# DIRECTIONS FOR THIS TASK:
Write out all lines holding the word "picture".

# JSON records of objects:
##########

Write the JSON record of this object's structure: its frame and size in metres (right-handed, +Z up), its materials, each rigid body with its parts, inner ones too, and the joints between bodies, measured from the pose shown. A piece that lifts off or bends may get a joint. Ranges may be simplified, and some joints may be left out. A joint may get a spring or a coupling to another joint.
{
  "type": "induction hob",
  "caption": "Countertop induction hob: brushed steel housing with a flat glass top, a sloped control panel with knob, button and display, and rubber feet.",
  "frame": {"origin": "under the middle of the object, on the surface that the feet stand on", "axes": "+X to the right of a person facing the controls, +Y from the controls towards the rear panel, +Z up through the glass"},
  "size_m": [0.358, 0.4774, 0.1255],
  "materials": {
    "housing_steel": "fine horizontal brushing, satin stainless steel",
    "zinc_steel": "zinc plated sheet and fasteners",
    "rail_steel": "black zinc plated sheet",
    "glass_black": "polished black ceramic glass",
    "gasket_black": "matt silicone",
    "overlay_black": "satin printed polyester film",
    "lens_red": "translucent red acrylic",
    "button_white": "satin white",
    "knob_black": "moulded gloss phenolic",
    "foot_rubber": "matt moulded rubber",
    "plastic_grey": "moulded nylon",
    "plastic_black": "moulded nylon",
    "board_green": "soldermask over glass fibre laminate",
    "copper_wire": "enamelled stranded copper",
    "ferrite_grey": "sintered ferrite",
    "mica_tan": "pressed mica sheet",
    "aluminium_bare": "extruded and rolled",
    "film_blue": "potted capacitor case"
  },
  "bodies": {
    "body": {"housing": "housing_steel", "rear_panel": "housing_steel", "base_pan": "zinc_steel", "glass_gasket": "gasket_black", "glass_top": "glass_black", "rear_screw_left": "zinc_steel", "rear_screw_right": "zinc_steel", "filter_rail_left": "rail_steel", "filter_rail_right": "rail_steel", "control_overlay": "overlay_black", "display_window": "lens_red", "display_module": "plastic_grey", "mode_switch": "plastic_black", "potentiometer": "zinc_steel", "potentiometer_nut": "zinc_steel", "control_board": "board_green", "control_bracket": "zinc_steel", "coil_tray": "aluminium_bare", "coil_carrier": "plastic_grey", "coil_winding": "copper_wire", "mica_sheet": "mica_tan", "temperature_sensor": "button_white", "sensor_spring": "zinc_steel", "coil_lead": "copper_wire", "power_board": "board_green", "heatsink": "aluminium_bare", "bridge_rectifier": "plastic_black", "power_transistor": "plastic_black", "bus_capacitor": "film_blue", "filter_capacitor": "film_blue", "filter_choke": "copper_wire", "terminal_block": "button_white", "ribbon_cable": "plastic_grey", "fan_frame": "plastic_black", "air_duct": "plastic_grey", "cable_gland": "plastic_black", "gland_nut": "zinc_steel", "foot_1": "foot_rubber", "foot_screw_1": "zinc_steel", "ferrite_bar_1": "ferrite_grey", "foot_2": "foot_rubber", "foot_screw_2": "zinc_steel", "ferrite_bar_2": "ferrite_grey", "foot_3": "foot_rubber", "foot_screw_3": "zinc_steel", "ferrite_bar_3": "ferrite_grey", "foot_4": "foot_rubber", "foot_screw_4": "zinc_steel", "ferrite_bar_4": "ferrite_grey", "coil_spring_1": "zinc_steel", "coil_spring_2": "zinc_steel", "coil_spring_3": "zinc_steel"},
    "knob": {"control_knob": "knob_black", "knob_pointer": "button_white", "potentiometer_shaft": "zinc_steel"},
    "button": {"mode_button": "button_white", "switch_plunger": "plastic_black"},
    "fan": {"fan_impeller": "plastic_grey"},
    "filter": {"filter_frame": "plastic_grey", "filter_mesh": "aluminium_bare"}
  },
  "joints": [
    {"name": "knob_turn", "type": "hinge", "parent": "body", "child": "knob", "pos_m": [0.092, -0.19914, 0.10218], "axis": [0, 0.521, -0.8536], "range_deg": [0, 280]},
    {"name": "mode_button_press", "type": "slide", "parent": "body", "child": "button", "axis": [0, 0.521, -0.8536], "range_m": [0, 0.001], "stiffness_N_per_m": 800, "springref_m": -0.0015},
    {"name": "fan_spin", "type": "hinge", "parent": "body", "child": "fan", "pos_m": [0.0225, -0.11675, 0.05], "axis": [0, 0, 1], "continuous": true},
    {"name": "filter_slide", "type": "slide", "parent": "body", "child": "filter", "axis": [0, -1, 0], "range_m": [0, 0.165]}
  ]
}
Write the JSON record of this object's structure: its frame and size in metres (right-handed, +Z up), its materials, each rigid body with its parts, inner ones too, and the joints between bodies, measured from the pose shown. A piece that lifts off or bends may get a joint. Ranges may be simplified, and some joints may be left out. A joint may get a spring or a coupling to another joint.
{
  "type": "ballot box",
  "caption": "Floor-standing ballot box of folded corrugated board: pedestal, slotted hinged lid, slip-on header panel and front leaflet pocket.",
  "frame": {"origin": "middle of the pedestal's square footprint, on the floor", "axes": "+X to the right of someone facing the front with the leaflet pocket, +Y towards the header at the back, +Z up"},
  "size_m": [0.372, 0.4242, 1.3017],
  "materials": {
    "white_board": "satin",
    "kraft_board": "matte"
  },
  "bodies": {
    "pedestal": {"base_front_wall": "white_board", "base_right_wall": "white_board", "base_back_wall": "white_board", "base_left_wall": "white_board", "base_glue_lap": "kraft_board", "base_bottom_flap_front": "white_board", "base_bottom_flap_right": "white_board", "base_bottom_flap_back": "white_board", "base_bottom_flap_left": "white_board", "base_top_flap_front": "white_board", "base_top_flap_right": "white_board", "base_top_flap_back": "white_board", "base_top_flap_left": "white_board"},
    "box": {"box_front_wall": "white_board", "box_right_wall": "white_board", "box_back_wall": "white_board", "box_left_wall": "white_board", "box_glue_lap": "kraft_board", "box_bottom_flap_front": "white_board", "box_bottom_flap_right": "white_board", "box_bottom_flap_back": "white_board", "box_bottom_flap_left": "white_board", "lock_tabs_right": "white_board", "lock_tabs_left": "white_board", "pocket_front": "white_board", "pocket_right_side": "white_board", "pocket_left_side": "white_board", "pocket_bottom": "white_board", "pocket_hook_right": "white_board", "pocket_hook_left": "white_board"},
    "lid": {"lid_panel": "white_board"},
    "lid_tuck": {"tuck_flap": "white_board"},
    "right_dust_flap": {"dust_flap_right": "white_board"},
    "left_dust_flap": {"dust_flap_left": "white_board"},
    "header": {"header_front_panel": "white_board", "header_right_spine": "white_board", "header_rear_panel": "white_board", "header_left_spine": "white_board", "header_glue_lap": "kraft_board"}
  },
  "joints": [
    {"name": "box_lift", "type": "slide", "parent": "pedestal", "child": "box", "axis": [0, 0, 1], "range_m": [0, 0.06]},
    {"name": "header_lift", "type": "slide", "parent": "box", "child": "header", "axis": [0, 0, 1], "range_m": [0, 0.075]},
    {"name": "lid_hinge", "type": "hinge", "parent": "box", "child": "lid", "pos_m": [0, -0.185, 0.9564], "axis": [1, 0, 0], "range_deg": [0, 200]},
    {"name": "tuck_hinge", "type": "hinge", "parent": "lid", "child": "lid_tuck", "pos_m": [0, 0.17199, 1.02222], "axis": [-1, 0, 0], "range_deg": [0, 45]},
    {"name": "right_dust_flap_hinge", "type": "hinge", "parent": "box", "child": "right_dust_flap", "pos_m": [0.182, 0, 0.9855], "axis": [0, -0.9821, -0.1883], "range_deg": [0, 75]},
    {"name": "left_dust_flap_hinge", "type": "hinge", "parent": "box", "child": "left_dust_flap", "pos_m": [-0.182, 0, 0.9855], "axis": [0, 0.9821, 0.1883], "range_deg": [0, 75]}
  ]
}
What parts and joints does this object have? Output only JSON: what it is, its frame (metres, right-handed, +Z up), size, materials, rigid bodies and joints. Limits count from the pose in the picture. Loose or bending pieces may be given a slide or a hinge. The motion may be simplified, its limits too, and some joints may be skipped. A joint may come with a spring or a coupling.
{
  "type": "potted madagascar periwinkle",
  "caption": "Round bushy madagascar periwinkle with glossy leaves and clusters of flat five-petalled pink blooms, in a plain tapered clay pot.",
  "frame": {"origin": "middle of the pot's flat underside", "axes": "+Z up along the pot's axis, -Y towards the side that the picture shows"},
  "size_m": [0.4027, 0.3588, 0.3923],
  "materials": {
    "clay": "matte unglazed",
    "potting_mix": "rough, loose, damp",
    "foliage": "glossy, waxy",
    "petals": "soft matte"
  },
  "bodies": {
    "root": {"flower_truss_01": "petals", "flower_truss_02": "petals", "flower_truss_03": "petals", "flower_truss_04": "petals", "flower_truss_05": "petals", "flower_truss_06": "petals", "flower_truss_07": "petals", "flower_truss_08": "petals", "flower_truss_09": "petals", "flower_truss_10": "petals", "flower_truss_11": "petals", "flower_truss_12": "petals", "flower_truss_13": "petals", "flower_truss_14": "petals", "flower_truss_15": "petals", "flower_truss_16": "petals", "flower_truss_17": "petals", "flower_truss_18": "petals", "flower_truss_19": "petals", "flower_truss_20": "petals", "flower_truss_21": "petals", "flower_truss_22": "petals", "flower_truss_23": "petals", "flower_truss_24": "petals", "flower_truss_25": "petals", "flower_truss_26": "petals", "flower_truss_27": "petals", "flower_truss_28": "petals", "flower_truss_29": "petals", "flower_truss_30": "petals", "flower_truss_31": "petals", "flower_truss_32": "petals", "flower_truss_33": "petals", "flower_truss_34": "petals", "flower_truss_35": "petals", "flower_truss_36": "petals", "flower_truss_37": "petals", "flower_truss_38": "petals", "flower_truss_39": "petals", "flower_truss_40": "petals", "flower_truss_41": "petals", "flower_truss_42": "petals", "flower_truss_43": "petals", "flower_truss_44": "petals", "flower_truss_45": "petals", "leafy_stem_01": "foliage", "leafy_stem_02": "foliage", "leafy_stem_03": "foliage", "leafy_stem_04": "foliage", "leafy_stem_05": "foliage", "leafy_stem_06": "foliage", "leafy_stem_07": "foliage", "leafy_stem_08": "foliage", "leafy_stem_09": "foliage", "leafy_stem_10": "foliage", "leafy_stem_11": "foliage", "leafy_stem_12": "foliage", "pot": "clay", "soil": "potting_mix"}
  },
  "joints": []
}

##########

# ANSWER:
What parts and joints does this object have? Output only JSON: what it is, its frame (metres, right-handed, +Z up), size, materials, rigid bodies and joints. Limits count from the pose in the picture. Loose or bending pieces may be given a slide or a hinge. The motion may be simplified, its limits too, and some joints may be skipped. A joint may come with a spring or a coupling.
  "frame": {"origin": "middle of the pot's flat underside", "axes": "+Z up along the pot's axis, -Y towards the side that the picture shows"},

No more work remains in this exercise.